Risks You Need to Watch When Using Credit Cards and Loans
If you think a credit card is just a convenient way to pay, think again. Behind the shiny rewards and low‑interest offers lie real risks that can hit your credit score, drain your wallet, and even damage your future borrowing power. In this guide we’ll break down the most common pitfalls and give you simple actions to keep your finances safe.
Common Credit Card Pitfalls
First up, the dreaded balance‑carry trap. It’s easy to swipe now and forget you’ll owe interest later. Even a modest 19% APR can turn a £500 balance into more than £600 after a year if you only make the minimum payment. The solution? Set a firm budget, pay the full balance each month, and treat the card like cash.
Next, watch out for hidden fees. Annual fees, foreign‑transaction charges, and late‑payment penalties can add up quickly. Before you accept a card, read the fee schedule and ask yourself whether the perks outweigh the cost. If a fee seems steep, consider a no‑fee alternative that still offers the rewards you need.
Credit utilization is another silent risk. Using a large chunk of your available limit signals to lenders that you might be over‑extended. Aim to keep utilization under 30% of your total credit limit. If you’re close to the ceiling, request a limit increase or pay down the balance before the statement closes.
How to Protect Yourself from Financial Risks
Loan products bring their own set of dangers. A common mistake is not comparing the true cost of borrowing. APR includes both interest and fees, giving you a clearer picture than the headline rate. Use a loan calculator to see how extra fees affect the total repayment.
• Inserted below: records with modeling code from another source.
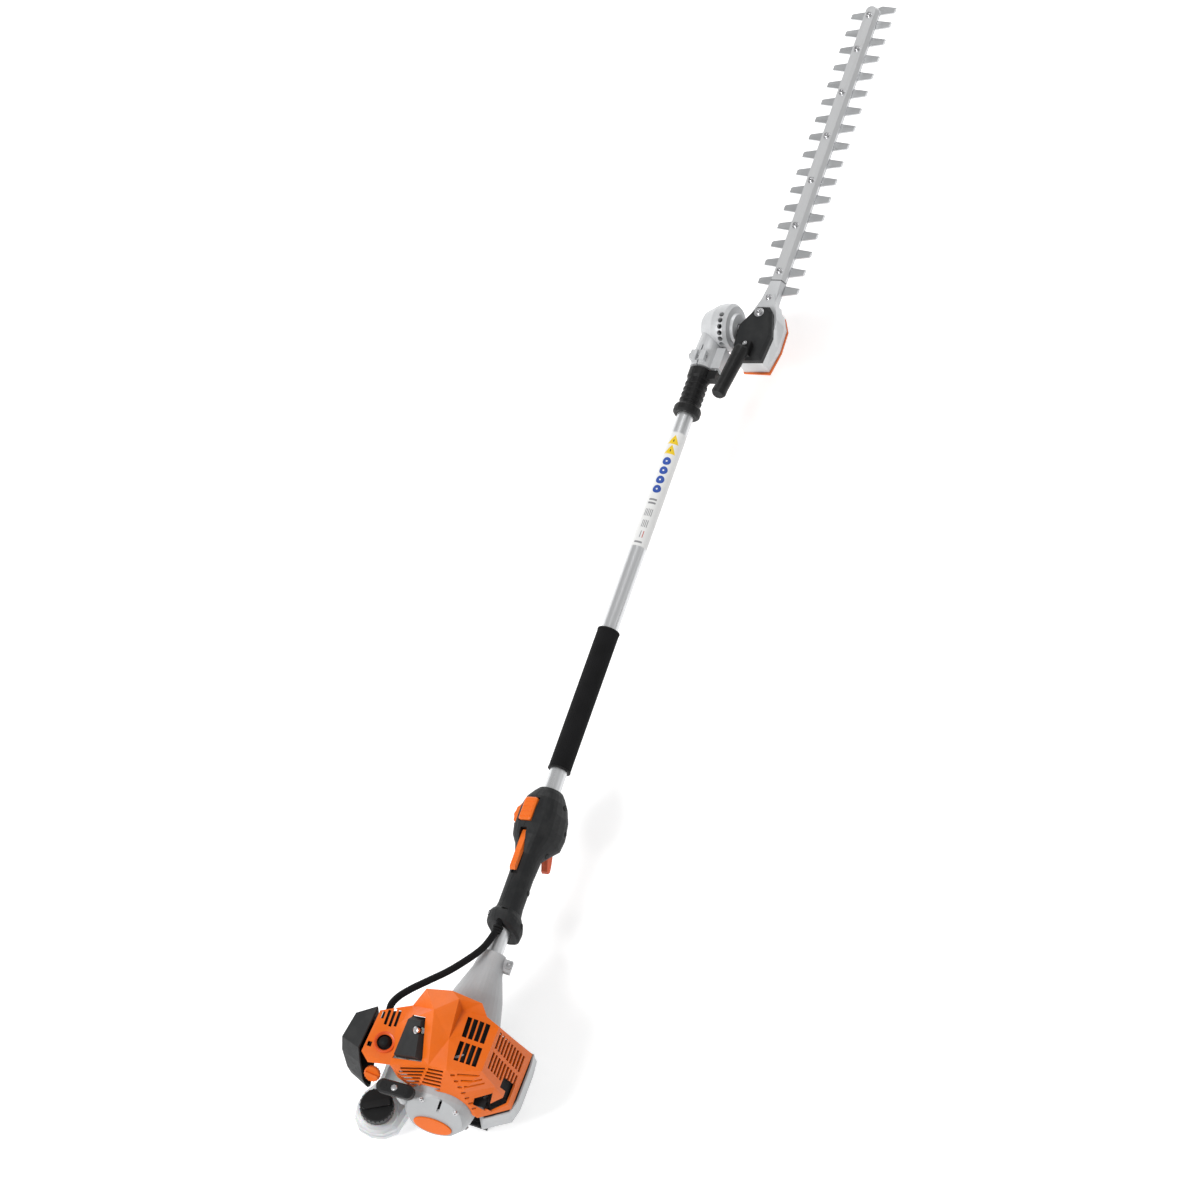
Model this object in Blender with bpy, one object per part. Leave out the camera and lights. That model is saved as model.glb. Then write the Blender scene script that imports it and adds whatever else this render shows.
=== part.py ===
"""Pole hedge trimmer: petrol engine, drive tube with control handle, and a swivelling cutter head.

Shapes are drawn in millimetres in three working frames and become metres when a mesh is made.
  engine_frame  on the crank axis above the stand, +X towards the cutter, +Y left, +Z up
  handle_frame  on the tube, rolled about it so that +Z runs out through the lockout lever
  head_frame    on the swivel axis, rolled about the tube so that +Z is the blade's upper side
"""
import math

import bmesh
import bpy
from mathutils import Matrix, Vector

MM = 0.001
GAP = 0.4                # running gap between neighbouring solids
X, Y, Z = Vector((1, 0, 0)), Vector((0, 1, 0)), Vector((0, 0, 1))

AXIS_HEIGHT = 110.0      # crank axis above the ground
HANDLE_X = 288.0         # middle of the control handle
HANDLE_ROLL = -36.0      # degrees about the tube
PIVOT_X = 1185.0         # swivel axis of the cutter head
HEAD_ROLL = -27.0        # degrees about the tube

TUBE_R = 12.7
TUBE_BORE_R = 11.2
TUBE_START = 101.0
TUBE_END = PIVOT_X - 55.0
SHAFT_R = 4.0
CLAMP_R = TUBE_R + 0.35  # bore of everything that slides on or clamps round the tube

STARTER_R = 49.5
FLYWHEEL_R = 43.0
PISTON_R = 18.8
CRANK_THROW = 16.0
PULLEY_R = 26.0
CHOKE_AXIS = Vector((-0.66, 0.06, 0.75)).normalized()
TANK_CAP = (-92.0, 83.0)         # centre of the filler, x and y
GRIP_CENTRE = Vector((-77, 57, 52))
PULL = Vector((0, 0.26, 0.966)).normalized()

BLADE_Y = -67.0          # blade centre line from the tube axis, in head_frame
BAR_TOP, BAR_BASE = -8.0, -17.8
BAR_START, BAR_END = 93.5, 626.0
BLADE_THICKNESS = 2.2
UPPER_BLADE_TOP = BAR_BASE - GAP
LOWER_BLADE_TOP = UPPER_BLADE_TOP - BLADE_THICKNESS - GAP
TOOTH_PITCH = 34.0
FIRST_TOOTH = 82.5
TOOTH_STAGGER = 18.7     # the left row stands this far ahead of the right row
LAST_TOOTH = 621.5       # the end tooth is set back to the tip of the bar
RIGHT_TEETH, LEFT_TEETH = 17, 16
TOOTH_REACH = 36.5       # from the centre line to the tooth's tip
INDEX_STEP = 15.0        # degrees between two locking holes of the index ring
BOLT_Y = -24.0           # lock bolt beside the tube axis, in head_frame

SMOOTH_ANGLE = math.radians(35)

COLOURS = {              # name: colour, roughness, metallic
    "orange": ((0.9, 0.22, 0.02), 0.4, 0.0),
    "dark": ((0.03, 0.032, 0.034), 0.5, 0.0),
    "black": ((0.01, 0.01, 0.01), 0.6, 0.0),
    "light": ((0.62, 0.63, 0.64), 0.45, 0.0),
    "silver": ((0.7, 0.71, 0.72), 0.35, 0.8),
    "steel": ((0.55, 0.56, 0.58), 0.3, 1.0),
    "casting": ((0.5, 0.51, 0.52), 0.5, 0.7),
    "tank": ((0.85, 0.86, 0.86), 0.3, 0.0),
    "foam": ((0.015, 0.015, 0.016), 0.9, 0.0),
}


# ---------------------------------------------------------------- scene and materials

def clear_scene():
    for thing in list(bpy.data.objects):
        bpy.data.objects.remove(thing, do_unlink=True)


def finish(node, look):
    """A material of the node's own, in one of the named looks."""
    colour, roughness, metallic = COLOURS[look]
    material = bpy.data.materials.new(node)
    material.use_nodes = True
    shader = material.node_tree.nodes["Principled BSDF"]
    shader.inputs["Base Color"].default_value = (*colour, 1.0)
    shader.inputs["Roughness"].default_value = roughness
    shader.inputs["Metallic"].default_value = metallic
    return material


def working_frame(name, x, roll):
    empty = bpy.data.objects.new(name, None)
    bpy.context.collection.objects.link(empty)
    empty.location = (x * MM, 0.0, AXIS_HEIGHT * MM)
    empty.rotation_euler = (math.radians(roll), 0.0, 0.0)
    return empty


# ---------------------------------------------------------------- shapes: (points, faces)

def basis(direction):
    """Two unit vectors square to a direction."""
    along = Vector(direction).normalized()
    side = Z.cross(along) if abs(along.z) < 0.9 else X.cross(along)
    side.normalize()
    return side, along.cross(side)


def circle(count, start=0.0):
    return [start + 2 * math.pi * k / count for k in range(count)]


def turned(profile, origin=(0, 0, 0), direction=X, count=32, teeth=0, depth=0.0, twist=0.0):
    """Revolve (distance along, radius) points; a profile off the axis closes into a ring."""
    along = Vector(direction).normalized()
    side, up = basis(along)
    angles = circle(4 * teeth if teeth else count, twist)
    points, rings = [], []
    for distance, radius in profile:
        centre = Vector(origin) + along * distance
        if radius == 0:
            rings.append([len(points)])
            points.append(centre)
            continue
        rings.append(list(range(len(points), len(points) + len(angles))))
        for k, angle in enumerate(angles):
            cut = depth if teeth and k % 4 > 1 and radius > 2 * depth + SHAFT_R + 1 else 0.0
            reach = radius - cut
            points.append(centre + side * math.cos(angle) * reach + up * math.sin(angle) * reach)
    pairs = list(zip(rings, rings[1:]))
    if profile[0][1] > 0 and profile[-1][1] > 0:
        pairs.append((rings[-1], rings[0]))
    return points, [face for a, b in pairs for face in band(a, b)]


def band(a, b):
    """The faces between two rings, either of which may be a single point."""
    if len(a) == 1 and len(b) == 1:
        return []
    count = max(len(a), len(b))
    faces = []
    for k in range(count):
        n = (k + 1) % count
        if len(a) == 1:
            faces.append((a[0], b[k], b[n]))
        elif len(b) == 1:
            faces.append((a[k], a[n], b[0]))
        else:
            faces.append((a[k], a[n], b[n], b[k]))
    return faces


def loft(rings):
    """A solid through rings of equal length, closed at both ends."""
    size = len(rings[0])
    points = [Vector(p) for ring in rings for p in ring]
    faces = []
    for start in range(0, size * (len(rings) - 1), size):
        a = list(range(start, start + size))
        faces += band(a, [k + size for k in a])
    faces.append(tuple(range(size)))
    faces.append(tuple(range(len(points) - size, len(points))))
    return points, faces


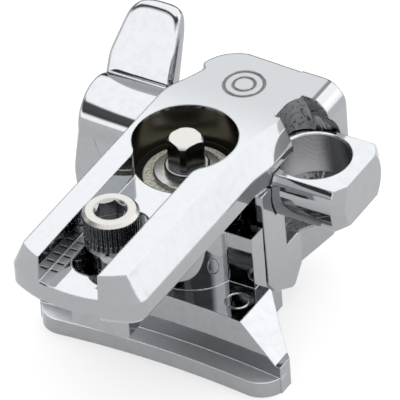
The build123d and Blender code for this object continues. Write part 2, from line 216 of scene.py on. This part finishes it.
def relief(tree, height, depth_mm, edge_mm=0.0, strength=1.0):
    """Normal with the height's bumps, on edges rounded by edge_mm."""
    values = {"Height": height, "Distance": depth_mm * MM, "Strength": strength}
    if edge_mm:
        values["Normal"] = node(tree, "ShaderNodeBevel", {"samples": 6}, {"Radius": edge_mm * MM})
    return node(tree, "ShaderNodeBump", {}, values)


# ---------------------------------------------------------------- finishes

def polished(name, look, edge_mm=0.35):
    """Mirror plating with faint polishing waves, fine haze and softened edges."""
    material, tree, shader = finish_material(name)
    vector = place_mm(tree)[0]
    wave = noise(tree, vector, 0.09, 2.0)
    haze = noise(tree, vector, 0.7, 4.0)
    specks = noise(tree, vector, 6.0, 2.0)
    height = wave + specks * 0.004
    tone = hazed(tree, haze, look.chrome, 0.94)
    rough = plating_gloss(look, haze)
    drive(tree, shader, Base_Color=tone, Roughness=rough, Normal=relief(tree, height, 0.05, edge_mm))
    return material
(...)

Refinancing can be a smart move, but it can also hurt your credit if you shop around too much. Each hard inquiry can drop your score by a few points. Keep your applications within a short window—most credit bureaus treat multiple inquiries for the same type of loan as one if they occur within 30 days.
Beware of “guaranteed” offers that sound too good to be true. Some equity‑release schemes claim to lock in rates forever, but they often come with high initial fees or strict terms that limit flexibility later. Read the fine print, ask a financial adviser, and compare several providers before committing.
Finally, build a safety net. An emergency fund covering three to six months of expenses can stop you from relying on credit during a squeeze. Even a modest £500 buffer can prevent you from pulling a high‑interest credit card when your car breaks down.
In short, the biggest risk isn’t the interest rate itself—it's the habits you develop around credit. Stay aware of fees, keep utilization low, compare true costs, and keep a cash cushion. By doing these things you’ll protect your score, avoid surprise bills, and enjoy the benefits of credit without the downside.